Extrait tiré de : Lorette Nobécourt, La démangeaison, 1994 (acheter l’œuvre)
Extrait proposé par : Laura Prieur
Depuis son enfance, Irène souffre de psoriasis, une maladie chronique de la peau qui à la fois défigure et provoque une perpétuelle démangeaison. À cause d’elle, ses congénères en pension l’appellent « caïman ». La narratrice découvre qu’en devenant gratte-papier, elle expulse la haine qui la démange et sa difficulté à vivre parmi les autres.

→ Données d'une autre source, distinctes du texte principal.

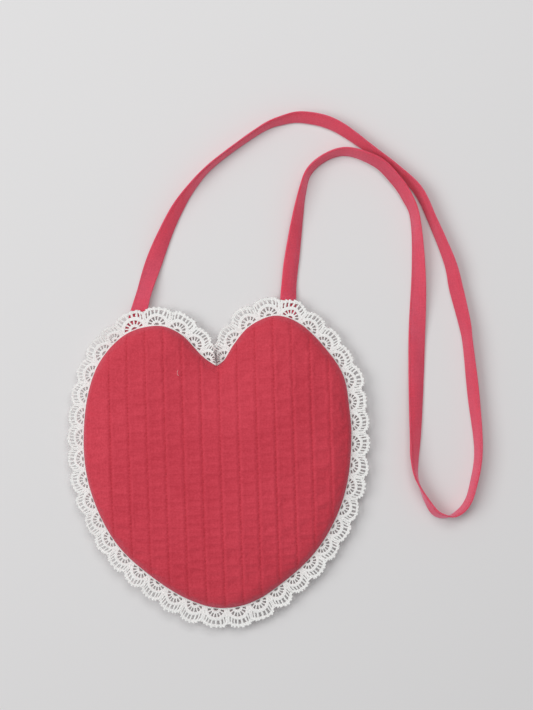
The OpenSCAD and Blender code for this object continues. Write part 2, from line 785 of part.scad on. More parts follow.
strap_points = concat(
  [[each strap_root_left, 180], [each strap_place(strap_x_left, strap_angle_left, strap_out + strap_lead), 180]],
  strap_route,
  [
    [each strap_place(strap_x_right, strap_angle_right, strap_out + strap_lead), 180],
    [each strap_root_right, 180]
  ]
);
strap_steps = 2;

module strap() {
  count = len(strap_points);
  rings = [
    for (i = [0 : count - 2], k = [0 : strap_steps - 1])
      let (
        a = i == 0 ? 2 * strap_points[0] - strap_points[1] : strap_points[i - 1],
        b = strap_points[i],
        c = strap_points[i + 1],
        d = i == count - 2 ? 2 * c - b : strap_points[i + 2],
        f = k / strap_steps
      )
      [curve(a, b, c, d, f), curve_dir(a, b, c, d, f)],
    [strap_points[count - 1], strap_points[count - 1] - strap_points[count - 2]]
  ];
  section = [
    for (side = [[1, 0.25], [0.9, 1], [-0.9, 1], [-1, 0.25], [-1, -0.25], [-0.9, -1], [0.9, -1], [1, -0.25]])
      [side.x * strap_w / 2, side.y * strap_t / 2]
  ];
  points = [
    for (r = rings)
      let (
        centre = [r[0].x, r[0].y, r[0].z],
        along = [r[1].x, r[1].y, r[1].z] / norm([r[1].x, r[1].y, r[1].z]),
        left = cross([0, 0, 1], along) / norm(cross([0, 0, 1], along)),
        up = cross(along, left),
        roll = r[0][3],
        across = cos(roll) * left + sin(roll) * up,
        face = -sin(roll) * left + cos(roll) * up
      )
      for (s = section) centre + s.x * across + s.y * face
  ];
  sides = len(section);
  last = len(rings) - 1;
  color(pink_red_cotton)
    polyhedron(
      points,
      concat(
        [for (i = [0 : last - 1], k = [0 : sides - 1])
          let (a = i * sides + k, b = i * sides + (k + 1) % sides)
          each [[a, a + sides, b + sides], [a, b + sides, b]]],
        [for (k = [1 : sides - 2]) [0, k, k + 1]],
        [for (k = [1 : sides - 2]) [last * sides, last * sides + k + 1, last * sides + k]]
      ),
      convexity = 10
    );
}

front_shell();
front_wadding();
front_lining();
back_shell_upper();
back_shell_lower();
back_wadding_upper();
back_wadding_lower();
back_lining_upper();
back_lining_lower();
lace_trim();
zip_tape_upper();
zip_tape_lower();
zip_teeth_upper();
zip_teeth_lower();
zip_top_stops();
zip_bottom_stop();
zip_slider();
zip_pull();
strap_end_left();
strap_end_right();
strap();
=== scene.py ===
"""Heart shaped quilted purse: cloth, lace, thread and zip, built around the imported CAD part.

The purse lies on its back. +Z points out of the quilted front and +Y towards its two lobes.
All sizes are in metres.
"""

from __future__ import annotations

import json
import logging
import math
from dataclasses import dataclass, field
from enum import Enum
from typing import Callable, Sequence

import bmesh
import bpy
import numpy as np
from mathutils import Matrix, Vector
from mathutils.geometry import delaunay_2d_cdt

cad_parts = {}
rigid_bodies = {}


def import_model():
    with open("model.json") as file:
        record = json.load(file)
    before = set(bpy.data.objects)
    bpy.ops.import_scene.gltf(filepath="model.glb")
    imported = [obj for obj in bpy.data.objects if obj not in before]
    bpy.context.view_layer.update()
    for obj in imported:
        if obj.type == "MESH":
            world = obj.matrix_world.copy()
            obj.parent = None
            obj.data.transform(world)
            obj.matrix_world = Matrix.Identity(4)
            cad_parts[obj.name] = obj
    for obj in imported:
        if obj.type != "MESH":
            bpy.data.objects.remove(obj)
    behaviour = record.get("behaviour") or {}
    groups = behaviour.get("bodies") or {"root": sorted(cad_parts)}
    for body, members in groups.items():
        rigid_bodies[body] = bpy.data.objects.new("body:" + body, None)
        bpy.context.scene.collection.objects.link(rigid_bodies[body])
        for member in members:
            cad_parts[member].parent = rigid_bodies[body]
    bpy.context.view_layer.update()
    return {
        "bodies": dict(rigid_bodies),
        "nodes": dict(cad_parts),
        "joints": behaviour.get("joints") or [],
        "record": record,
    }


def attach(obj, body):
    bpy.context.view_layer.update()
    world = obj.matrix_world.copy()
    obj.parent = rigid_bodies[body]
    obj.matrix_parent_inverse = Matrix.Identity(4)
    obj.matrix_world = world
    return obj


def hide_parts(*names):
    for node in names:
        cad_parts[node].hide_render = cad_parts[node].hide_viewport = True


log = logging.getLogger("purse")

Array = np.ndarray
Piece = bpy.types.Object
Material = bpy.types.Material
Triple = tuple[float, float, float]
HeightField = Callable[[Array, Array], Array]

MM = 0.001
SEAM_TOP = 7.4 * MM
SEAM_BOTTOM = 6.6 * MM
ZIP_Y = 40.2 * MM
WINDOW_LOW = ZIP_Y - 5 * MM
WINDOW_HIGH = ZIP_Y + 5 * MM
STRAP_X = (-51.3 * MM, 42.5 * MM)


class Side(Enum):
    """Which way a quilted panel faces."""

    FRONT = 1
    BACK = -1


class Coordinates(Enum):
    """Where a cloth's weave takes its coordinates from."""

    OBJECT = "Object"
    UV = "UV"


# Camera and light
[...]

Petit à petit, je suis devenue ma maladie, radicalement exposée aux autres, à fleur de peau. À tout moment je me suis trouvée en quarantaine. Car mes vêtements, ma nourriture, mes bains et mes crèmes furent multiples et autres. À moi, il fallait des climats différents, des rites particuliers, une façon de vivre unique, de celles qui inquiètent par leur cérémonial douteux. Entre le sang qui coulait de mon tissu extérieur, entre mes cris la nuit, mes sanglots étouffés, ma rage à ne pas me gratter, à ne pas céder à cet envahissement de ma personne, j’avais les bains odieux, aux plantes venues d’ailleurs dont l’odeur était aussi désagréable que persistante. J’avais le psoralène, les injections de calomel, l’huile soufrée et celle de chaulmoogra, l’acide chrysophanique après le décapage. J’avais les somnifères pour enfin m’endormir, mais la maladie revenait alors malgré moi et mes ongles griffaient ma peau dans mon inconscience. Pendant mes rêves, j’achevais de me défigurer. Sur le visage, les cicatrices douteuses de ma lutte s’affichaient comme autant de preuves de mon intimité au matin.
Car intime je l’étais oui, avec toute l’horreur de l’homicide familial1, des membres entre eux, de la haine qui s’électrisait quotidiennement dans l’antre, à l’abri de tous. Je dénonçais sans cesse par cette écriture de peau, tout ce que j’avais à dire, tout ce que j’allais dire un jour, tout ce qu’il me serait donné de révéler. Le texte s’en imprimait sur mon épiderme, annonçait ma parole prochaine. Leur2 panique blanche de ces pensées dans mon cerveau, je la voyais lorsqu’ils regardaient mes maladies se développer, les symptômes se multiplier. Un texte-fleuve, telles furent mes allergies, immondes, repoussantes, terrifiantes que j’inscrivais avec mes ongles nerveusement, que je gravais définitivement dans ma couenne. Éplucher ma peau, c’était mettre à nu l’horreur banale, sempiternelle du petit groupe affreux que sont les siens. Je grattais pour atteindre le noyau de cela, pour enfin m’en débarrasser. En le crachant.
1. Irène ressent de la haine pour sa famille (surtout ses parents), qu’elle tient pour responsable de son état.
2. Leur panique : celle des membres de sa famille.